What you should do
Set down the material below in full, matching it exactly.

┌────────

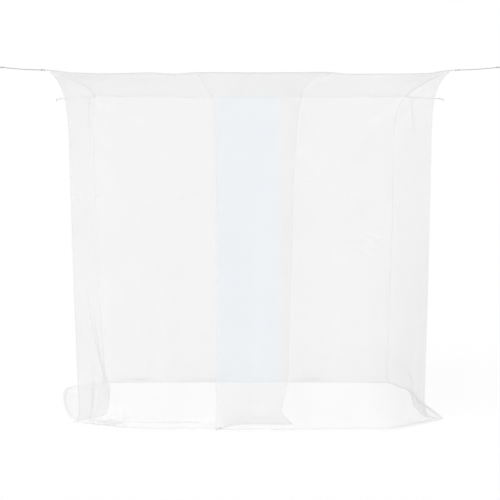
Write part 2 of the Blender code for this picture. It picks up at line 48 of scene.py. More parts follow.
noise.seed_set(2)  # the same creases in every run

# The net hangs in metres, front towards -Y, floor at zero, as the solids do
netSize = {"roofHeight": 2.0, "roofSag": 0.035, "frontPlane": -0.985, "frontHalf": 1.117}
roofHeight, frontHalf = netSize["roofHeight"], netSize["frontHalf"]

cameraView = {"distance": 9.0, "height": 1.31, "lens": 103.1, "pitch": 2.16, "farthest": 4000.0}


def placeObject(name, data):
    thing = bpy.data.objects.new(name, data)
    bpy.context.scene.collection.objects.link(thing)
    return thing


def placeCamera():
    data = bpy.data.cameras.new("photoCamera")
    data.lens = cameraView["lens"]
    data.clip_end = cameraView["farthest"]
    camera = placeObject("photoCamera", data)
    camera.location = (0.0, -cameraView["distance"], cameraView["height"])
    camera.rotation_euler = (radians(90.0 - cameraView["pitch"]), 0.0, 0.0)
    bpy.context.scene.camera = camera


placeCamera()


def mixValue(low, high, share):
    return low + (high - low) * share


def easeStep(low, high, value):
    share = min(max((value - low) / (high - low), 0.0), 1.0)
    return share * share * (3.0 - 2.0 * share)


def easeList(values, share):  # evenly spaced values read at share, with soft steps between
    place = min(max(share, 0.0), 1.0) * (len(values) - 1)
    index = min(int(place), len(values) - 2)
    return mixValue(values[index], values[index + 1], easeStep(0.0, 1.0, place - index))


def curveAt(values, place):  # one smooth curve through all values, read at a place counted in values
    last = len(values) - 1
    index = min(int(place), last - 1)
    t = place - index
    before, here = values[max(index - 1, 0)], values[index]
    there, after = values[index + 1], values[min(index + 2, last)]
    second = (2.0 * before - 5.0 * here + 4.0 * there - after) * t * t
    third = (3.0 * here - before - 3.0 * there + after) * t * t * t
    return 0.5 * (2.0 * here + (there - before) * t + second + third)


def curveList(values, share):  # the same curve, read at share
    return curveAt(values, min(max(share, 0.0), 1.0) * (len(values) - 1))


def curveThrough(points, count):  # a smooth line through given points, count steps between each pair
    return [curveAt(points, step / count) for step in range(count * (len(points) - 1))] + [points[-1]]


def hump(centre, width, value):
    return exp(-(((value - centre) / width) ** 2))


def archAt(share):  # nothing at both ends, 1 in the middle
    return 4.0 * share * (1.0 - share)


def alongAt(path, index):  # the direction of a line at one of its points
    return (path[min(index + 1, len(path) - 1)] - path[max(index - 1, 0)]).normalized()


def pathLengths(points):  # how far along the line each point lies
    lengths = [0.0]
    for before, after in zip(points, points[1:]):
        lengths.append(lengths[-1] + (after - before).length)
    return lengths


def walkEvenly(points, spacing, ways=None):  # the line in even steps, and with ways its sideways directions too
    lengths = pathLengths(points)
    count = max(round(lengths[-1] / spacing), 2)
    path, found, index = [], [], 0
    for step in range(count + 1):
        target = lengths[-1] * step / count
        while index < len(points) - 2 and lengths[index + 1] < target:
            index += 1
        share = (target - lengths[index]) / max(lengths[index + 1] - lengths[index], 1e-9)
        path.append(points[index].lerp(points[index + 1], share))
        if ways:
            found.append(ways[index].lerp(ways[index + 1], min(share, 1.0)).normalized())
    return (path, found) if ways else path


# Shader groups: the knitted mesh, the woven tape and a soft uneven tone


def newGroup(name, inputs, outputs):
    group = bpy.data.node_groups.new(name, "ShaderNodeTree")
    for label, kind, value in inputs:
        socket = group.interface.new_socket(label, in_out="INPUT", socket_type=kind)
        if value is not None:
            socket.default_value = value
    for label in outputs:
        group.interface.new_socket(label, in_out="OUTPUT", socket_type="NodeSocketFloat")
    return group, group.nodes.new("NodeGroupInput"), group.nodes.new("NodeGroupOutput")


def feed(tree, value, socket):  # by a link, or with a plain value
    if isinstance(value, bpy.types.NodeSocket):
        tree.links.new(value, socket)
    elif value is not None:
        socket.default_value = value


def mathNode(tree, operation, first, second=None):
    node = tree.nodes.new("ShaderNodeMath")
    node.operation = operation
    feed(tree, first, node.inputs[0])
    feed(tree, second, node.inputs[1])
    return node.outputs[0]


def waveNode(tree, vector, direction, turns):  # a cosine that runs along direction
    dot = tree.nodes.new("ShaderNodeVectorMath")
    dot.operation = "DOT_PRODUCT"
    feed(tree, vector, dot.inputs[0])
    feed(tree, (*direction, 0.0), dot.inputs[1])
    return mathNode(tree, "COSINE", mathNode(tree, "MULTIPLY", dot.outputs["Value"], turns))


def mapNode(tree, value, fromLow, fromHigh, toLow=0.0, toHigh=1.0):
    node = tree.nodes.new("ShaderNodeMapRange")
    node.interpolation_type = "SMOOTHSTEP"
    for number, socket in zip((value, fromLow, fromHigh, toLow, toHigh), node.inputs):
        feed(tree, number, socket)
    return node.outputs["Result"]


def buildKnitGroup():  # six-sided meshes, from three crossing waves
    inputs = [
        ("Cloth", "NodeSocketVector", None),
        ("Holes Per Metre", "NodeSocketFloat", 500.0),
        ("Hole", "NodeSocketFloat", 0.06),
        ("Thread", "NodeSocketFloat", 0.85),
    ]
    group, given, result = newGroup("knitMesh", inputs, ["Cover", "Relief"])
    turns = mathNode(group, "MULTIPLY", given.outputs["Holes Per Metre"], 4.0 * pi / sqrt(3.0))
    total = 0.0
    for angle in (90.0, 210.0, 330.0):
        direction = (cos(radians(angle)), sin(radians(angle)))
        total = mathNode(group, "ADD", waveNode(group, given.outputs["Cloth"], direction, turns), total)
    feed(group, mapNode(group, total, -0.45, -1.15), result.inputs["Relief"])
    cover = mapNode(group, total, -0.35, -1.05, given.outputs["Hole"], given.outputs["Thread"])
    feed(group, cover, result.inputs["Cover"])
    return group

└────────

Exercise solution
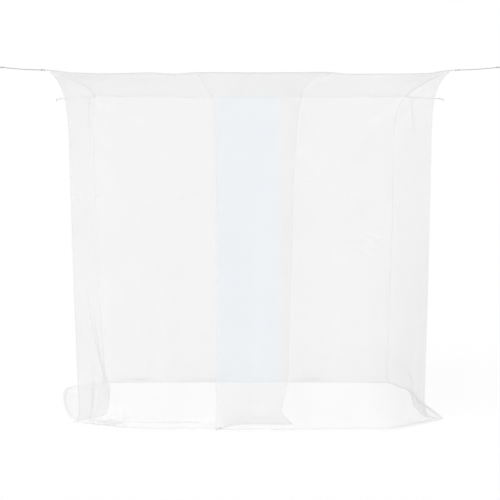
Write part 2 of the Blender code for this picture. It picks up at line 48 of scene.py. More parts follow.
noise.seed_set(2)  # the same creases in every run

# The net hangs in metres, front towards -Y, floor at zero, as the solids do
netSize = {"roofHeight": 2.0, "roofSag": 0.035, "frontPlane": -0.985, "frontHalf": 1.117}
roofHeight, frontHalf = netSize["roofHeight"], netSize["frontHalf"]

cameraView = {"distance": 9.0, "height": 1.31, "lens": 103.1, "pitch": 2.16, "farthest": 4000.0}


def placeObject(name, data):
    thing = bpy.data.objects.new(name, data)
    bpy.context.scene.collection.objects.link(thing)
    return thing


def placeCamera():
    data = bpy.data.cameras.new("photoCamera")
    data.lens = cameraView["lens"]
    data.clip_end = cameraView["farthest"]
    camera = placeObject("photoCamera", data)
    camera.location = (0.0, -cameraView["distance"], cameraView["height"])
    camera.rotation_euler = (radians(90.0 - cameraView["pitch"]), 0.0, 0.0)
    bpy.context.scene.camera = camera


placeCamera()


def mixValue(low, high, share):
    return low + (high - low) * share


def easeStep(low, high, value):
    share = min(max((value - low) / (high - low), 0.0), 1.0)
    return share * share * (3.0 - 2.0 * share)


def easeList(values, share):  # evenly spaced values read at share, with soft steps between
    place = min(max(share, 0.0), 1.0) * (len(values) - 1)
    index = min(int(place), len(values) - 2)
    return mixValue(values[index], values[index + 1], easeStep(0.0, 1.0, place - index))


def curveAt(values, place):  # one smooth curve through all values, read at a place counted in values
    last = len(values) - 1
    index = min(int(place), last - 1)
    t = place - index
    before, here = values[max(index - 1, 0)], values[index]
    there, after = values[index + 1], values[min(index + 2, last)]
    second = (2.0 * before - 5.0 * here + 4.0 * there - after) * t * t
    third = (3.0 * here - before - 3.0 * there + after) * t * t * t
    return 0.5 * (2.0 * here + (there - before) * t + second + third)


def curveList(values, share):  # the same curve, read at share
    return curveAt(values, min(max(share, 0.0), 1.0) * (len(values) - 1))


def curveThrough(points, count):  # a smooth line through given points, count steps between each pair
    return [curveAt(points, step / count) for step in range(count * (len(points) - 1))] + [points[-1]]


def hump(centre, width, value):
    return exp(-(((value - centre) / width) ** 2))


def archAt(share):  # nothing at both ends, 1 in the middle
    return 4.0 * share * (1.0 - share)


def alongAt(path, index):  # the direction of a line at one of its points
    return (path[min(index + 1, len(path) - 1)] - path[max(index - 1, 0)]).normalized()


def pathLengths(points):  # how far along the line each point lies
    lengths = [0.0]
    for before, after in zip(points, points[1:]):
        lengths.append(lengths[-1] + (after - before).length)
    return lengths


def walkEvenly(points, spacing, ways=None):  # the line in even steps, and with ways its sideways directions too
    lengths = pathLengths(points)
    count = max(round(lengths[-1] / spacing), 2)
    path, found, index = [], [], 0
    for step in range(count + 1):
        target = lengths[-1] * step / count
        while index < len(points) - 2 and lengths[index + 1] < target:
            index += 1
        share = (target - lengths[index]) / max(lengths[index + 1] - lengths[index], 1e-9)
        path.append(points[index].lerp(points[index + 1], share))
        if ways:
            found.append(ways[index].lerp(ways[index + 1], min(share, 1.0)).normalized())
    return (path, found) if ways else path


# Shader groups: the knitted mesh, the woven tape and a soft uneven tone


def newGroup(name, inputs, outputs):
    group = bpy.data.node_groups.new(name, "ShaderNodeTree")
    for label, kind, value in inputs:
        socket = group.interface.new_socket(label, in_out="INPUT", socket_type=kind)
        if value is not None:
            socket.default_value = value
    for label in outputs:
        group.interface.new_socket(label, in_out="OUTPUT", socket_type="NodeSocketFloat")
    return group, group.nodes.new("NodeGroupInput"), group.nodes.new("NodeGroupOutput")


def feed(tree, value, socket):  # by a link, or with a plain value
    if isinstance(value, bpy.types.NodeSocket):
        tree.links.new(value, socket)
    elif value is not None:
        socket.default_value = value


def mathNode(tree, operation, first, second=None):
    node = tree.nodes.new("ShaderNodeMath")
    node.operation = operation
    feed(tree, first, node.inputs[0])
    feed(tree, second, node.inputs[1])
    return node.outputs[0]


def waveNode(tree, vector, direction, turns):  # a cosine that runs along direction
    dot = tree.nodes.new("ShaderNodeVectorMath")
    dot.operation = "DOT_PRODUCT"
    feed(tree, vector, dot.inputs[0])
    feed(tree, (*direction, 0.0), dot.inputs[1])
    return mathNode(tree, "COSINE", mathNode(tree, "MULTIPLY", dot.outputs["Value"], turns))


def mapNode(tree, value, fromLow, fromHigh, toLow=0.0, toHigh=1.0):
    node = tree.nodes.new("ShaderNodeMapRange")
    node.interpolation_type = "SMOOTHSTEP"
    for number, socket in zip((value, fromLow, fromHigh, toLow, toHigh), node.inputs):
        feed(tree, number, socket)
    return node.outputs["Result"]


def buildKnitGroup():  # six-sided meshes, from three crossing waves
    inputs = [
        ("Cloth", "NodeSocketVector", None),
        ("Holes Per Metre", "NodeSocketFloat", 500.0),
        ("Hole", "NodeSocketFloat", 0.06),
        ("Thread", "NodeSocketFloat", 0.85),
    ]
    group, given, result = newGroup("knitMesh", inputs, ["Cover", "Relief"])
    turns = mathNode(group, "MULTIPLY", given.outputs["Holes Per Metre"], 4.0 * pi / sqrt(3.0))
    total = 0.0
    for angle in (90.0, 210.0, 330.0):
        direction = (cos(radians(angle)), sin(radians(angle)))
        total = mathNode(group, "ADD", waveNode(group, given.outputs["Cloth"], direction, turns), total)
    feed(group, mapNode(group, total, -0.45, -1.15), result.inputs["Relief"])
    cover = mapNode(group, total, -0.35, -1.05, given.outputs["Hole"], given.outputs["Thread"])
    feed(group, cover, result.inputs["Cover"])
    return group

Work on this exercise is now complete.